• _Problem requirements_
Bring together all lines of the material below that contain the string "bodies".

* Begin Supplied data *

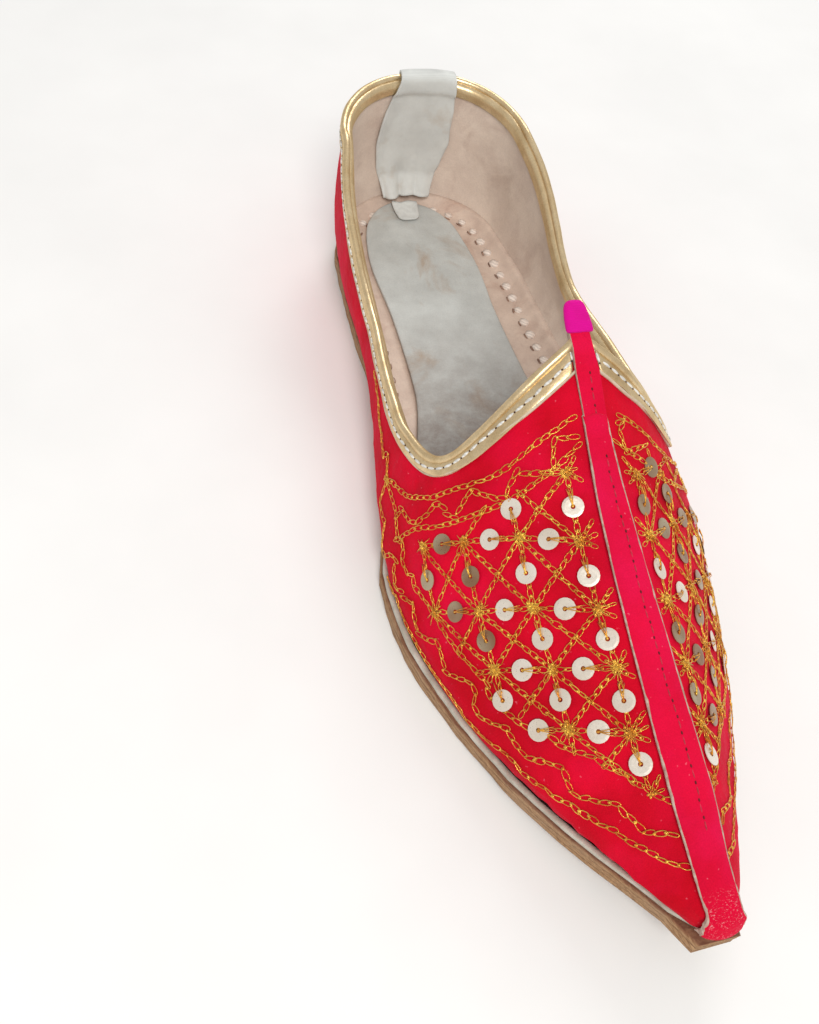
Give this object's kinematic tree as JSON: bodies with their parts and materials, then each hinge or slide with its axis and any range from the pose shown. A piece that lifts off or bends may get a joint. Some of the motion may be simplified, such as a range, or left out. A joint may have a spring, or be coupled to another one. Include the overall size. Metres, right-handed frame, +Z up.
{
  "type": "mojari shoe",
  "caption": "Flat leather-soled slip-on shoe with a keeled, turned-up pointed toe, open collar, bound topline and a tongue tab.",
  "frame": {"origin": "middle of the footprint's box, on the floor under the sole", "axes": "-Y is towards the toe, X is across the foot, +Z is up"},
  "size_m": [0.0906, 0.2688, 0.0786],
  "materials": {
    "sole_leather": "layered leather with a raw edge",
    "rand_leather": "pale undyed leather",
    "red_cloth": "short-napped crimson silk",
    "lining_leather": "thin undyed goatskin",
    "grey_felt": "worn and stained felt",
    "gold_leather": "dull gold foil",
    "white_cloth": "plain off-white cotton",
    "red_strip": "crimson silk over a pale leather edge",
    "magenta_cloth": "satin"
  },
  "bodies": {
    "root": {"outsole": "sole_leather", "rand": "rand_leather", "upper": "red_cloth", "insole": "lining_leather", "sock_pad": "grey_felt", "topline_binding": "gold_leather", "heel_tab": "white_cloth", "vamp_strip": "red_strip", "tongue_strip": "red_strip", "tongue_cap": "magenta_cloth"}
  },
  "joints": []
}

* End Supplied data *

• _Finished task_
Give this object's kinematic tree as JSON: bodies with their parts and materials, then each hinge or slide with its axis and any range from the pose shown. A piece that lifts off or bends may get a joint. Some of the motion may be simplified, such as a range, or left out. A joint may have a spring, or be coupled to another one. Include the overall size. Metres, right-handed frame, +Z up.
  "bodies": {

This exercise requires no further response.